::: INPUT FOR THIS TASK
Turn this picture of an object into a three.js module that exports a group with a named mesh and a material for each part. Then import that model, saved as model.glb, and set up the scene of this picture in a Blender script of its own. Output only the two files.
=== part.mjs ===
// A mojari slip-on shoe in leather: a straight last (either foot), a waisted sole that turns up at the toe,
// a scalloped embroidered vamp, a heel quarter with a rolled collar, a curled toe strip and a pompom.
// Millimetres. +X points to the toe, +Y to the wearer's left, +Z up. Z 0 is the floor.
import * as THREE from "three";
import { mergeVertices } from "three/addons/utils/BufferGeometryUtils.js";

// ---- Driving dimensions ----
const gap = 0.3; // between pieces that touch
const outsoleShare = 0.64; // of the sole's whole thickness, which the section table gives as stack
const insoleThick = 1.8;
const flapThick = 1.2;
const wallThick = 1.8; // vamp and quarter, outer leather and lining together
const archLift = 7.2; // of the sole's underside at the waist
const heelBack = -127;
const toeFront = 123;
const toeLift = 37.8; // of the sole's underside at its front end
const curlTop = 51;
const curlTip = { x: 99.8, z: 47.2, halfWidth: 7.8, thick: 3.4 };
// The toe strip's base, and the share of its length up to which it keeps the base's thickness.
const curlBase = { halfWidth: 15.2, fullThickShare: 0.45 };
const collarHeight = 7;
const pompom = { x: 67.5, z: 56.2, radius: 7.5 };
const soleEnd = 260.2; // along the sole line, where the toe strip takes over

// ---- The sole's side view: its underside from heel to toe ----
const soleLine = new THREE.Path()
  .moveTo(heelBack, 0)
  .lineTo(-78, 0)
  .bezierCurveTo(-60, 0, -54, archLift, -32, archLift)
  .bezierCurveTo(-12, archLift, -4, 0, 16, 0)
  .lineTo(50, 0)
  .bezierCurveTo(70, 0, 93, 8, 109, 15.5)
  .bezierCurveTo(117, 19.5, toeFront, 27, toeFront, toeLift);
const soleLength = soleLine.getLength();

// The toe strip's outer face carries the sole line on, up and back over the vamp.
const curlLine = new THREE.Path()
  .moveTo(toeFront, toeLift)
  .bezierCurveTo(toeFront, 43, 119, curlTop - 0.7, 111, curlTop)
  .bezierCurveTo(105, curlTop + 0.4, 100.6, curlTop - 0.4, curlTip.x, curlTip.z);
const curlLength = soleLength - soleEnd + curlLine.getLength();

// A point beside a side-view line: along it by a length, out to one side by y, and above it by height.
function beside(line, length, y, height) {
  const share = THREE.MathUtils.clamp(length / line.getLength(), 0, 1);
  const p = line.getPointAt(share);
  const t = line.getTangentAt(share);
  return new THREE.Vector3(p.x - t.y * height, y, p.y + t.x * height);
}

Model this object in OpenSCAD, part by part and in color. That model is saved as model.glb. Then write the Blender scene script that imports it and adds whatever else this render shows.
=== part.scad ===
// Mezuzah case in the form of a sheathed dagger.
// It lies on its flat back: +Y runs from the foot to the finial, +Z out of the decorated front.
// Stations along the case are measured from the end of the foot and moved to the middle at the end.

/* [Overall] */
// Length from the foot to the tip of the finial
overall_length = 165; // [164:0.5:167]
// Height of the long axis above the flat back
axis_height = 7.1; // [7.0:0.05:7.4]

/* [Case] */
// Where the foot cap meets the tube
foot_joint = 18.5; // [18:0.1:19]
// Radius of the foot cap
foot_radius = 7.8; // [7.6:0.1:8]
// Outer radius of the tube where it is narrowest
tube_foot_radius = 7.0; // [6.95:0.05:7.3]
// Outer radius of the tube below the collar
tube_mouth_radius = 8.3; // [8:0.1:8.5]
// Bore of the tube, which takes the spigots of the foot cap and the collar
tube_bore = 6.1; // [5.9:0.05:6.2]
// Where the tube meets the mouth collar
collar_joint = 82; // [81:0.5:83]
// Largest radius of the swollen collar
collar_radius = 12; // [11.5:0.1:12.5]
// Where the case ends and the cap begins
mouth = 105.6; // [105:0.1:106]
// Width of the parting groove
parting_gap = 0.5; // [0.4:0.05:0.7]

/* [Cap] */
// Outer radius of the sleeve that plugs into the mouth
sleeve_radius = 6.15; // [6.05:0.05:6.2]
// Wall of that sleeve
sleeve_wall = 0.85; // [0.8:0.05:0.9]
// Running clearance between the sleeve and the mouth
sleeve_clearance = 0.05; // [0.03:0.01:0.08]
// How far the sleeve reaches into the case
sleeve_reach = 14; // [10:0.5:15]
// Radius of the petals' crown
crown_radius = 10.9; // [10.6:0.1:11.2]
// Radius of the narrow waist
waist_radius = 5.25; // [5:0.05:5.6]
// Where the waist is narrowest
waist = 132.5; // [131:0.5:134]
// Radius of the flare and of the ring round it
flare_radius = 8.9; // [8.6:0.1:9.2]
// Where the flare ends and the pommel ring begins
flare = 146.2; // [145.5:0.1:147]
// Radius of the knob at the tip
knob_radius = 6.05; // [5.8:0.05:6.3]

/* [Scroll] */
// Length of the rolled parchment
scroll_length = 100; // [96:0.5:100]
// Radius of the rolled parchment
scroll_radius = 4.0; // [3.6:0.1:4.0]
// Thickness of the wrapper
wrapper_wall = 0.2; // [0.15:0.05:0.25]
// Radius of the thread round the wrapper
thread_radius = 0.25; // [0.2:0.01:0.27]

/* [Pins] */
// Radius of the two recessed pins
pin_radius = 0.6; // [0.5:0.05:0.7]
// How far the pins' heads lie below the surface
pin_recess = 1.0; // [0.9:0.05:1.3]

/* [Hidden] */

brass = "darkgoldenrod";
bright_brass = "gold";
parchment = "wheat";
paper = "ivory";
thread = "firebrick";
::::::
▶ WHAT TO WORK ON
Copy the material above, line for line.

▶ ANSWER
Turn this picture of an object into a three.js module that exports a group with a named mesh and a material for each part. Then import that model, saved as model.glb, and set up the scene of this picture in a Blender script of its own. Output only the two files.
=== part.mjs ===
// A mojari slip-on shoe in leather: a straight last (either foot), a waisted sole that turns up at the toe,
// a scalloped embroidered vamp, a heel quarter with a rolled collar, a curled toe strip and a pompom.
// Millimetres. +X points to the toe, +Y to the wearer's left, +Z up. Z 0 is the floor.
import * as THREE from "three";
import { mergeVertices } from "three/addons/utils/BufferGeometryUtils.js";

// ---- Driving dimensions ----
const gap = 0.3; // between pieces that touch
const outsoleShare = 0.64; // of the sole's whole thickness, which the section table gives as stack
const insoleThick = 1.8;
const flapThick = 1.2;
const wallThick = 1.8; // vamp and quarter, outer leather and lining together
const archLift = 7.2; // of the sole's underside at the waist
const heelBack = -127;
const toeFront = 123;
const toeLift = 37.8; // of the sole's underside at its front end
const curlTop = 51;
const curlTip = { x: 99.8, z: 47.2, halfWidth: 7.8, thick: 3.4 };
// The toe strip's base, and the share of its length up to which it keeps the base's thickness.
const curlBase = { halfWidth: 15.2, fullThickShare: 0.45 };
const collarHeight = 7;
const pompom = { x: 67.5, z: 56.2, radius: 7.5 };
const soleEnd = 260.2; // along the sole line, where the toe strip takes over

// ---- The sole's side view: its underside from heel to toe ----
const soleLine = new THREE.Path()
  .moveTo(heelBack, 0)
  .lineTo(-78, 0)
  .bezierCurveTo(-60, 0, -54, archLift, -32, archLift)
  .bezierCurveTo(-12, archLift, -4, 0, 16, 0)
  .lineTo(50, 0)
  .bezierCurveTo(70, 0, 93, 8, 109, 15.5)
  .bezierCurveTo(117, 19.5, toeFront, 27, toeFront, toeLift);
const soleLength = soleLine.getLength();

// The toe strip's outer face carries the sole line on, up and back over the vamp.
const curlLine = new THREE.Path()
  .moveTo(toeFront, toeLift)
  .bezierCurveTo(toeFront, 43, 119, curlTop - 0.7, 111, curlTop)
  .bezierCurveTo(105, curlTop + 0.4, 100.6, curlTop - 0.4, curlTip.x, curlTip.z);
const curlLength = soleLength - soleEnd + curlLine.getLength();

// A point beside a side-view line: along it by a length, out to one side by y, and above it by height.
function beside(line, length, y, height) {
  const share = THREE.MathUtils.clamp(length / line.getLength(), 0, 1);
  const p = line.getPointAt(share);
  const t = line.getTangentAt(share);
  return new THREE.Vector3(p.x - t.y * height, y, p.y + t.x * height);
}

Model this object in OpenSCAD, part by part and in color. That model is saved as model.glb. Then write the Blender scene script that imports it and adds whatever else this render shows.
=== part.scad ===
// Mezuzah case in the form of a sheathed dagger.
// It lies on its flat back: +Y runs from the foot to the finial, +Z out of the decorated front.
// Stations along the case are measured from the end of the foot and moved to the middle at the end.

/* [Overall] */
// Length from the foot to the tip of the finial
overall_length = 165; // [164:0.5:167]
// Height of the long axis above the flat back
axis_height = 7.1; // [7.0:0.05:7.4]

/* [Case] */
// Where the foot cap meets the tube
foot_joint = 18.5; // [18:0.1:19]
// Radius of the foot cap
foot_radius = 7.8; // [7.6:0.1:8]
// Outer radius of the tube where it is narrowest
tube_foot_radius = 7.0; // [6.95:0.05:7.3]
// Outer radius of the tube below the collar
tube_mouth_radius = 8.3; // [8:0.1:8.5]
// Bore of the tube, which takes the spigots of the foot cap and the collar
tube_bore = 6.1; // [5.9:0.05:6.2]
// Where the tube meets the mouth collar
collar_joint = 82; // [81:0.5:83]
// Largest radius of the swollen collar
collar_radius = 12; // [11.5:0.1:12.5]
// Where the case ends and the cap begins
mouth = 105.6; // [105:0.1:106]
// Width of the parting groove
parting_gap = 0.5; // [0.4:0.05:0.7]

/* [Cap] */
// Outer radius of the sleeve that plugs into the mouth
sleeve_radius = 6.15; // [6.05:0.05:6.2]
// Wall of that sleeve
sleeve_wall = 0.85; // [0.8:0.05:0.9]
// Running clearance between the sleeve and the mouth
sleeve_clearance = 0.05; // [0.03:0.01:0.08]
// How far the sleeve reaches into the case
sleeve_reach = 14; // [10:0.5:15]
// Radius of the petals' crown
crown_radius = 10.9; // [10.6:0.1:11.2]
// Radius of the narrow waist
waist_radius = 5.25; // [5:0.05:5.6]
// Where the waist is narrowest
waist = 132.5; // [131:0.5:134]
// Radius of the flare and of the ring round it
flare_radius = 8.9; // [8.6:0.1:9.2]
// Where the flare ends and the pommel ring begins
flare = 146.2; // [145.5:0.1:147]
// Radius of the knob at the tip
knob_radius = 6.05; // [5.8:0.05:6.3]

/* [Scroll] */
// Length of the rolled parchment
scroll_length = 100; // [96:0.5:100]
// Radius of the rolled parchment
scroll_radius = 4.0; // [3.6:0.1:4.0]
// Thickness of the wrapper
wrapper_wall = 0.2; // [0.15:0.05:0.25]
// Radius of the thread round the wrapper
thread_radius = 0.25; // [0.2:0.01:0.27]

/* [Pins] */
// Radius of the two recessed pins
pin_radius = 0.6; // [0.5:0.05:0.7]
// How far the pins' heads lie below the surface
pin_recess = 1.0; // [0.9:0.05:1.3]

/* [Hidden] */

brass = "darkgoldenrod";
bright_brass = "gold";
parchment = "wheat";
paper = "ivory";
thread = "firebrick";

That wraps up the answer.